Pour certains, la guerre, bien que tragique, apparaît comme une issue inévitable pour provoquer un changement en Iran. Paria, à Londres, évoque les nombreuses manifestations réprimées dans le sang, comme celles du mouvement Femmes, Vie, Liberté. « Combien de soulèvements ont eu lieu ? Et rien n’a changé », déplore-t-elle. Pour elle, les frappes israéliennes, malgré leur coût humain, pourraient ébranler un régime qu’elle juge inflexible.
- Contexte des frappes : Depuis le 13 juin, Israël cible des sites militaires et nucléaires iraniens pour empêcher le développement d’armes nucléaires.
- Riposte iranienne : Téhéran répond par des tirs de missiles, intensifiant le conflit.
- Impact humain : Les civils, pris entre deux feux, fuient les zones touchées, mais beaucoup restent coincés.

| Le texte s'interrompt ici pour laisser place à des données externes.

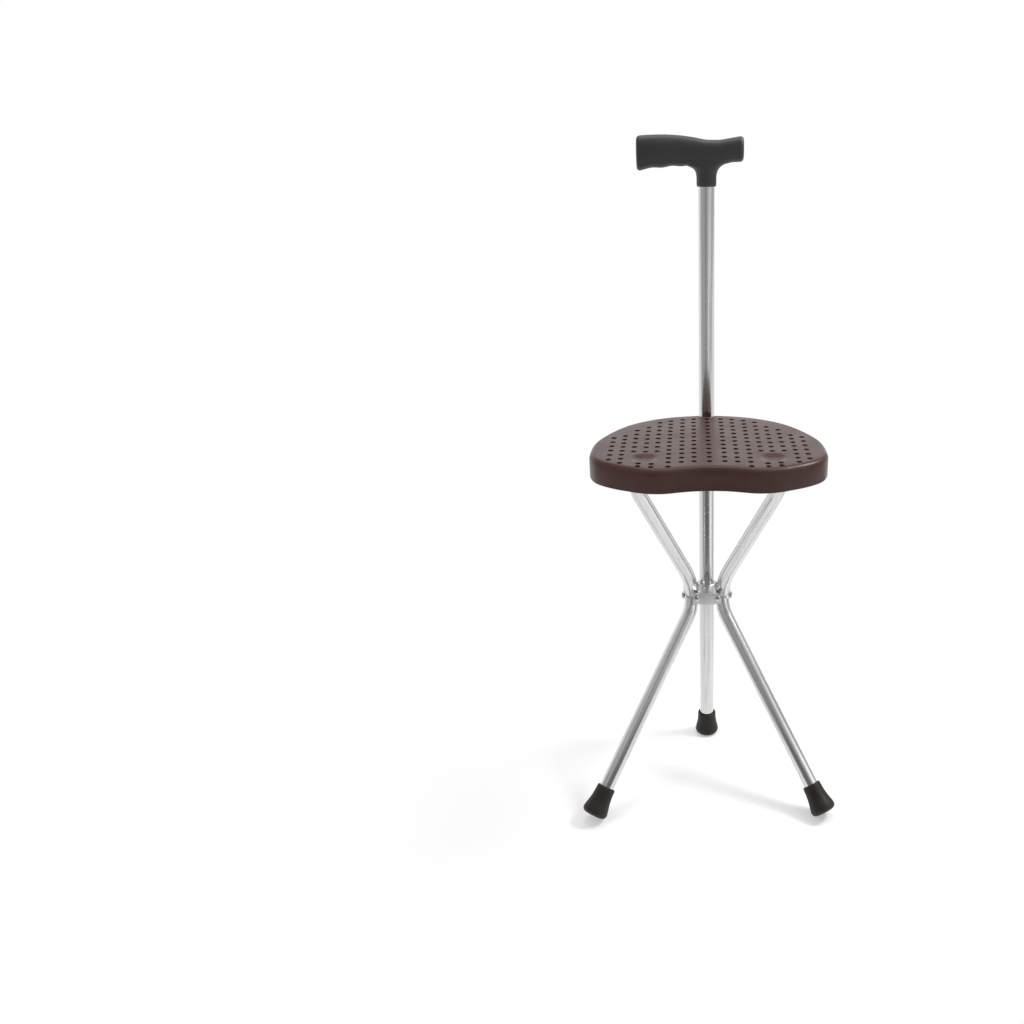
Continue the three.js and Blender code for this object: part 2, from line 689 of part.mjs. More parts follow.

Cette vision n’est pas unanime. Ali, 49 ans, à Londres, n’a jamais soutenu le régime iranien, mais il craint que la guerre ne fasse souffrir avant tout le peuple. « Qui va payer le prix ? Les citoyens, pas les dirigeants », s’indigne-t-il. Cette tension entre le désir de changement et la peur des conséquences humanitaires est omniprésente.
Un Futur Incertain
Que réserve l’avenir à l’Iran ? Pour la diaspora, cette question est aussi complexe qu’angoissante. Certains, comme un traducteur anonyme à Berlin, placent leurs espoirs dans un effondrement du régime. « Que cette guerre renverse les mollahs. Alors, tous ces morts n’auront pas été vains », déclare-t-il. Mais d’autres, comme Hamid, insistent sur la nécessité d’un changement endogène, porté par le peuple iranien lui-même.
Sentiment | Exemple |
---|---|
Espoir de changement | Certains voient les frappes comme une chance de déstabiliser le régime. |
Crainte pour les civils | Inquiétude pour les proches restés en Iran, notamment à Téhéran et Kermanshah. |
Opposition à l’ingérence | Préférence pour un changement interne, sans intervention étrangère. |
La diaspora iranienne, riche de ses diversités, reflète les contradictions d’un pays à un tournant de son histoire. Entre le désir de liberté et la peur d’un avenir incertain, ses membres partagent une même aspiration : un Iran où le peuple pourrait enfin choisir son destin. Mais à quel prix ?
Un Équilibre Précaire
Ce conflit, au-delà de ses implications militaires, met en lumière les tensions au sein de la diaspora iranienne. Les récits de Hamid, Paria, Mona, Ali et Hamidreza montrent une communauté déchirée, mais unie par une même question : comment concilier l’aspiration à un avenir meilleur avec le coût humain de la guerre ? Les frappes israéliennes, bien qu’elles visent des cibles stratégiques, touchent des vies, des familles, des espoirs. Et pour la diaspora, chaque nouvelle frappe est un rappel douloureux de cette réalité.
En attendant, les Iraniens de l’étranger continuent de suivre les nouvelles, d’appeler leurs proches, de débattre et d’espérer. Leur voix, souvent méconnue, est essentielle pour comprendre les enjeux humains et politiques de ce conflit. Car au-delà des manchettes, ce sont des vies, des rêves et des peurs qui se jouent, à Téhéran comme à des milliers de kilomètres de là.